CULTURA • SUBNOTA › OPINION
› Por Juan Sasturain
García Márquez fue un notable fabulador, un escritor riguroso y –además o sobre todo– un extraordinario titulero. Quiero decir y me animo: sus libros no serían tan buenos con otros títulos. En los diarios y en los cables de hoy –paga dos pesos– proliferarán los juegos de palabras con varios de los suyos: Cien años de soledad, El otoño del patriarca (dos octosílabos perfectos), Crónica de una muerte anunciada y El amor en los tiempos del cólera (dos endecasílabos inolvidables). Pero sobre todo será difícil no incurrir en la paráfrasis, la alusión a esa marca subrayada en la memoria de la lengua, el otro endecasílabo increíble: El coronel no tiene quien le escriba. Va a ser todo un de-safío tratar de salir de ahí. Es que son años de fidelidad, más o menos hasta los alrededores del Nobel. Las primeras invenciones de García Márquez que leímos a mediados de los sesenta, con veinte años y en ediciones uruguayas –Arca, sobre todo: La hojarasca, La mala hora– eran buenas pero no un refucilo ni rumor que anunciara el próximo y máximo tronar de lo que se venía: la inesperada explosión de Cien años de soledad –que no supo escuchar el pobre Goytisolo, dice la leyenda catalana– fue el resultado de soltarle la rienda a una manera distinta de contar el mismo mundo pero con una vuelta de tuerca alucinada, darle el mando, todo el poder a Melquíades. Un salto de registro, salida de madre. Arcadios, Aurelianos, Ursulas y Amarantas fueron una memorable raza de titanes, semidioses pobres, épica tropical de polvareda que dejaría, tras la secuela brillante y saturada de La increíble y triste historia de la cándida Eréndira & Co, ya en otras manos, larga cría no siempre a la altura.

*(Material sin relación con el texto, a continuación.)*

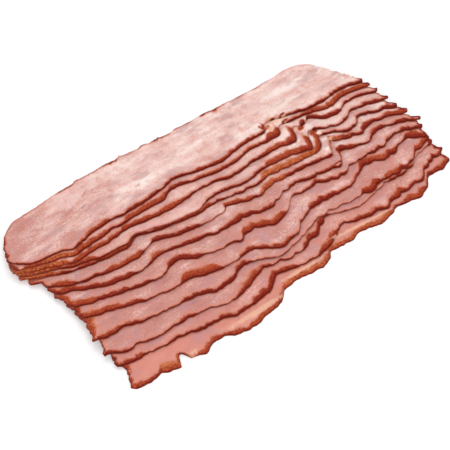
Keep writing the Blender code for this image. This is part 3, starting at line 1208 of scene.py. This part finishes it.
@dataclass(frozen=True)
class Step:
    """A node of a recipe: its kind, its settings, and a value or Link for each of its inputs."""

    kind: str
    settings: dict[str, object]
    inputs: dict[int | str, object]


def add_node(tree: bpy.types.NodeTree, name: str, step: Step) -> None:
    """Add a node with its settings and links.

    Args:
        tree: The node tree.
        name: Name that links find the node by.
        step: What the node is.
    """
    node = tree.nodes.new(step.kind)
    node.name = name
    for key, value in step.settings.items():
        setattr(node, key, value)
    for key, value in step.inputs.items():
        if isinstance(value, Link):
            tree.links.new(tree.nodes[value.node].outputs[value.output], node.inputs[key])
        else:
            node.inputs[key].default_value = value


def follow(recipe: dict[str, Step], name: str) -> bpy.types.Material:
    """A material whose nodes are a recipe's steps, in their order.

    Args:
        recipe: The steps by name. Each links only to those before it.
        name: Name of the material.

    Returns:
        The material.
    """
    made = bpy.data.materials.new(name)
    made.use_nodes = True
    made.node_tree.nodes.clear()
    for step_name, step in recipe.items():
        add_node(made.node_tree, step_name, step)
    return made


# Kinds of nodes and settings that the recipe uses again and again.
ATTRIBUTE, NOISE, MATHS = "ShaderNodeAttribute", "ShaderNodeTexNoise", "ShaderNodeMath"
VECTOR_MATHS, RANGE, MIX = "ShaderNodeVectorMath", "ShaderNodeMapRange", "ShaderNodeMix"
SMOOTH = {"interpolation_type": "SMOOTHSTEP"}
COLOURS = {"data_type": "RGBA", "clamp_factor": True}
SCALE_AND_ADD = {"operation": "MULTIPLY_ADD"}
TIMES = {"operation": "MULTIPLY"}
FIRST, SECOND, MIXED = 6, 7, 2
OUTPUTS = {ATTRIBUTE: "Fac", MIX: MIXED}
ATTRIBUTES = (
    "grain", "pallor", "salmon", "stain", "into_crust", "from_foot", "char", "gold", "seep", "fat"
)

# Sums: a name, what is scaled, by how much, and what is added to it.
SUMS = (
    ("tone 1", "clouds", 1.9, "pallor"),
    ("tone 2", "streaks", 0.65, "tone 1"),
    ("tone 3", "mottle", 1.5, "tone 2"),
    ("tone 4", "specks", 1.1, "tone 3"),
    ("tone", "tone 4", 1.0, -2.55),
    ("burn 1", "mottle", 1.8, "char"),
    ("burn", "from_foot", -0.22, "burn 1"),
    # Painted shade at the foot of each edge: how far up from the foot it reaches, and its strength,
    # less on gold crust.
    ("foot shade way", "mottle", 1.2, "from_foot"),
    ("whole foot shade", "gold", -0.55, 1.0),
    ("edge", "mottle", 1.4, "into_crust"),
    ("height", "mottle", 0.7, "streaks"),
)
# Smooth ramps: a name, what is read, where the ramp starts and ends, and how high it goes.
RAMPS = (
    ("to middle", "tone", -0.9, 0.1, 1.0),
    ("to pale", "tone", 0.0, 0.9, 1.0),
    ("to cream", "tone", 0.85, 1.8, 1.0),
    ("to mauve", "hues", 0.5, 0.68, 0.55),
    ("to russet", "burn", -0.15, 0.5, 1.0),
    ("to brown", "burn", 0.5, 1.15, 1.0),
    ("to maroon", "burn", 0.95, 1.5, 1.0),
    ("bright", "specks", 0.53, 0.64, 1.0),
    ("soot", "specks", 0.47, 0.36, 0.7),
    # Painted shade: the crust is darkened at the foot of the edge, where the crevice below it is.
    ("to foot shade", "foot shade way", 2.5, 1.1, "whole foot shade"),
    ("to peach", "edge", -1.7, 0.8, 1.0),
    ("to crust", "edge", -0.1, 1.7, 1.0),
    ("to fat", "fat", -0.5, 0.8, 0.72),
)


def source(steps: dict[str, Step], value: str | float) -> object:
    """A Link to the step of this name, the linear colour of a hex string, or a plain number."""
    if value in steps:
        return Link(value, OUTPUTS.get(steps[value].kind, 0))
    return srgb(value) if isinstance(value, str) else value


@dataclass(frozen=True)
class SlicedTurkey:
    """Cured, smoked turkey breast, machine-sliced: soft satin meat, with a glossier dark crust."""

    rosy: str = "B97A71"
    middle: str = "CB9188"
    pale: str = "E9C1B9"
    cream: str = "FAE4DC"
    salmon: str = "DC9080"
    stain: str = "8C4A38"
    peach: str = "D48A76"
    maroon: str = "7A1C10"
    brown: str = "9C361C"
    amber: str = "C8744C"
    russet: str = "AC4C2C"
    mauve: str = "BC8A8C"
    honey: str = "D07E3C"
    # Dark red of the painted shade at the foot of each edge.
    foot_shade: str = "6C190D"
    # Red-brown of the painted crevice shade.
    crevice_shade_red: str = "A0503C"
    fat: str = "EAB99F"
    meat_roughness: float = 0.55
    crust_roughness: float = 0.45
    shine: float = 0.12
    glow: float = 0.35
    glow_reach: float = 1.6

    def recipe(self) -> dict[str, Step]:
        """The nodes of the meat and its crust, mixed by the piece's own attributes.

        The meat's tone is its paleness, with painted shade in front of the next slice, plus clouds 9
        mm wide, streaks 2 mm by 12 mm and a mottle of about 1 mm. The crust runs from a foot painted
        dark as the crevice's shade, through its band's brown to a peach rim.

        Returns:
            The steps by name, each after those that it links to: noises, sums of one thing scaled
            and another added, smooth ramps between two values, and mixes of two colours.
        """
        steps = {name: Step(ATTRIBUTE, {"attribute_name": name}, {}) for name in ATTRIBUTES}
        grain = Link("grain", "Vector")
        steps["soft"] = Step(VECTOR_MATHS, TIMES, {0: grain, 1: (0.5, 1.0, 0.6)})
        steps["long"] = Step(VECTOR_MATHS, TIMES, {0: grain, 1: (0.15, 1.0, 0.6)})
        for name, vector, scale, detail in (
            ("clouds", Link("soft"), 0.16, 3.0),
            ("streaks", Link("long"), 0.5, 4.0),
            ("mottle", grain, 0.9, 3.0),
            ("specks", grain, 1.0, 2.0),
            ("hues", Link("soft"), 0.11, 4.0),
        ):
            steps[name] = Step(NOISE, {}, {"Vector": vector, "Scale": scale, "Detail": detail})
        for name, scaled, factor, added in SUMS:
            inputs = {0: source(steps, scaled), 1: factor, 2: source(steps, added)}
            steps[name] = Step(MATHS, SCALE_AND_ADD, inputs)
        for name, read, low, high, top in RAMPS:
            inputs = {0: source(steps, read), 1: low, 2: high, 4: source(steps, top)}
            steps[name] = Step(RANGE, SMOOTH, inputs)
        steps["flecks"] = Step(MATHS, TIMES, {0: Link("bright"), 1: source(steps, "gold")})
        for name, share, first, second in (
            ("meat 1", "to middle", self.rosy, self.middle),
            ("meat 2", "to pale", "meat 1", self.pale),
            ("meat 3", "to cream", "meat 2", self.cream),
            ("meat 4", "salmon", "meat 3", self.salmon),
            ("meat 5", "to mauve", "meat 4", self.mauve),
            ("meat", "stain", "meat 5", self.stain),
            ("crust 1", "to russet", self.amber, self.russet),
            ("crust 2", "to brown", "crust 1", self.brown),
            ("crust 3", "to maroon", "crust 2", self.maroon),
            ("crust 4", "flecks", "crust 3", self.honey),
            ("crust 5", "soot", "crust 4", self.maroon),
            # Painted shade at the foot of the edge.
            ("crust", "to foot shade", "crust 5", self.foot_shade),
            ("rim", "to peach", "meat", self.peach),
            ("colour", "to crust", "rim", "crust"),
            # Painted shade: the red-brown crevice line in front of the next slice's edge.
            ("crevice_shaded", "seep", "colour", self.crevice_shade_red),
            ("fatty", "to fat", "crevice_shaded", self.fat),
        ):
            inputs = {0: share, FIRST: first, SECOND: second}
            linked = {key: source(steps, value) for key, value in inputs.items()}
            steps[name] = Step(MIX, COLOURS, linked)
        roughness = {3: self.meat_roughness, 4: self.crust_roughness}
        steps["gloss"] = Step(RANGE, SMOOTH, {0: Link("edge"), 1: 0.0, 2: 1.2} | roughness)
        bumps = {"Strength": 0.6, "Distance": 0.3 * MM, "Height": Link("height")}
        steps["bump"] = Step("ShaderNodeBump", {}, bumps)
        surface = {
            "Base Color": Link("fatty", MIXED),
            "Roughness": Link("gloss"),
            "IOR": 1.4,
            "Specular IOR Level": self.shine,
            "Subsurface Weight": self.glow,
            "Subsurface Radius": (1.0, 0.3, 0.2),
            "Subsurface Scale": self.glow_reach * MM,
            "Normal": Link("bump"),
        }
        steps["surface"] = Step("ShaderNodeBsdfPrincipled", {}, surface)
        steps["output"] = Step("ShaderNodeOutputMaterial", {}, {"Surface": Link("surface")})
        return steps

    def material(self) -> bpy.types.Material:
        """The finished material."""
        return follow(self.recipe(), "sliced_smoked_turkey")


# ---- Studio ----


def aimed(name: str, data: bpy.types.ID, place: Vector, aim: Vector) -> bpy.types.Object:
    """Link a lamp or camera.

    Args:
        name: Name of the object.
        data: The lamp's or camera's data.
        place: Where it stands, in millimetres.
        aim: Where it looks.

    Returns:
        The object.
    """
    made = bpy.data.objects.new(name, data)
    made.location = place * MM
    made.rotation_mode = "QUATERNION"
    made.rotation_quaternion = (aim - place).to_track_quat("-Z", "Y")
    bpy.context.scene.collection.objects.link(made)
    return made


@dataclass(frozen=True)
class Studio:
    """A pale table, soft light from above and behind, and the camera."""

    azimuth: float = -38.0
    elevation: float = 53.0
    distance: float = 746.0
    lens: float = 100.0
    sensor: float = 36.0
    floor_size: float = 6000.0
    floor_drop: float = 0.05
    floor_colour: str = "F7F7F7"
    floor_glow: float = 0.12
    sky_strength: float = 0.68
    soft_boxes: tuple[tuple, ...] = (
        ("soft_box_above", (250.0, 500.0, 1200.0), 900.0, 4.4),
        ("soft_box_front", (-600.0, -900.0, 1000.0), 1100.0, 8.6),
    )

    def camera(self, aim: Vector) -> None:
        """Set the camera, looking at a point in part coordinates in millimetres."""
        a, e = math.radians(self.azimuth), math.radians(self.elevation)
        back = Vector((math.sin(a) * math.cos(e), -math.cos(a) * math.cos(e), math.sin(e)))
        data = bpy.data.cameras.new("camera")
        data.lens, data.sensor_width = self.lens, self.sensor
        data.clip_start, data.clip_end = 0.01, 20.0
        bpy.context.scene.camera = aimed("camera", data, aim + back * self.distance, aim)

    def floor(self) -> None:
        """Lay the matt white table that the fan rests on, lit a little from below."""
        half = 0.5 * self.floor_size
        corners = np.array([[-1, -1, 0], [1, -1, 0], [1, 1, 0], [-1, 1, 0]]) * half
        corners = corners - np.array([0.0, 0.0, self.floor_drop])
        mesh = new_mesh("table", corners, np.array([[0, 1, 2, 3]]))
        made = bpy.data.materials.new("matt_white_table")
        made.use_nodes = True
        surface = made.node_tree.nodes["Principled BSDF"]
        surface.inputs["Base Color"].default_value = srgb(self.floor_colour)
        surface.inputs["Roughness"].default_value = 0.9
        surface.inputs["Emission Color"].default_value = (1.0, 1.0, 1.0, 1.0)
        surface.inputs["Emission Strength"].default_value = self.floor_glow
        surface.inputs["Specular IOR Level"].default_value = 0.1
        table = add_piece("table", mesh, made)

    def lamp(self, name: str, place: Vector, size: float, watts: float) -> None:
        """A square soft box aimed at the fan, its place and size in millimetres."""
        data = bpy.data.lights.new(name, "AREA")
        data.shape, data.size, data.energy = "SQUARE", size * MM, watts
        aimed(name, data, place, Vector())

    def light(self) -> None:
        """An even white sky, a large soft box above and behind, and a weak one in front."""
        world = bpy.data.worlds.new("white_room")
        world.use_nodes = True
        sky = world.node_tree.nodes["Background"]
        sky.inputs["Color"].default_value = (1.0, 1.0, 1.0, 1.0)
        sky.inputs["Strength"].default_value = self.sky_strength
        bpy.context.scene.world = world
        for name, place, size, watts in self.soft_boxes:
            self.lamp(name, Vector(place), size, watts)

    def build(self, aim: Vector) -> None:
        """Make everything that isn't the fan."""
        self.floor()
        self.light()
        self.camera(aim)
        bpy.context.scene.view_settings.view_transform = "Standard"
        bpy.context.scene.view_settings.look = "None"


# ---- The whole fan ----


def main() -> None:
    """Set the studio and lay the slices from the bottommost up."""
    logging.basicConfig(level=logging.INFO, format="%(name)s: %(message)s")
    layout = FanLayout()
    Studio().build(Vector((-layout.centre[0], -layout.centre[1], 0.0)))
    meat = SlicedTurkey().material()
    build = SliceBuild()
    for number in range(1, RASHER_COUNT + 1):
        Rasher(number, layout, build).make(meat)


if __name__ == "__main__":
    main()
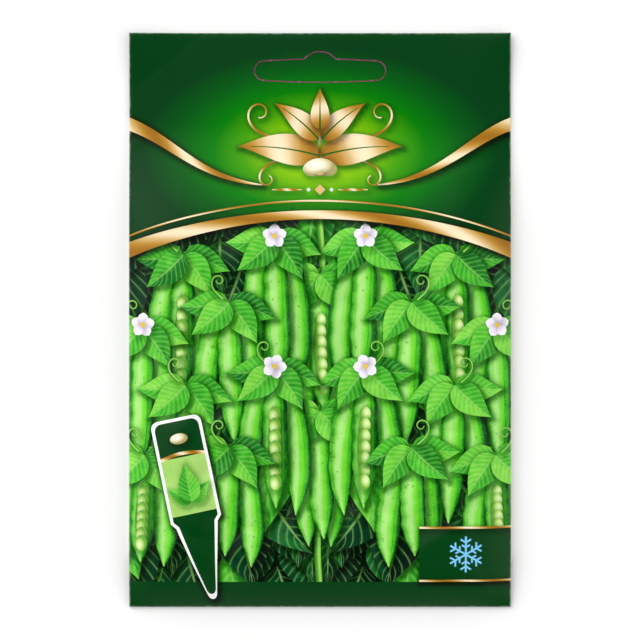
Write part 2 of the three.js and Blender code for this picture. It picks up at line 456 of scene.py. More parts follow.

Pero fue así: como los cuentos de Los funerales de la Mamá Grande y la historia del olvidado coronel –escritos antes de la inconcebible y centenaria saga– llegaron editorialmente después, los leímos ya vacunados y un con cierto respiro más cómodo tras el paso del torrente multicolor de pura invención. Y los disfrutamos más, si cabe. Por eso –contra ese fondo de gloria y reconocimiento universales– se recorta todavía hoy la perfección de aquellas piezas contenidas, hechas de reticencia y sabia alusión: “La siesta del martes”, “Un día de éstos”, “En este pueblo no hay ladrones”, la discreta hilera encolumnada que desemboca en el desborde de “Los funerales”. Ahí, antes del viraje, ya estaba el gran narrador que daría el salto sin red y caería parado entre ovaciones.
No trataremos de ser originales. Seamos un poco obvios, una forma de la cortesía ante lo que nos queda grande. Por eso, frente a la noticia de la muerte anunciada sólo cabe –un cadáver es también una pregunta– la respuesta final de su invicto coronel. Un exabrupto de dos sílabas, una definición del mundo o del estado de cosas del mundo que sigue vigente: Mierda.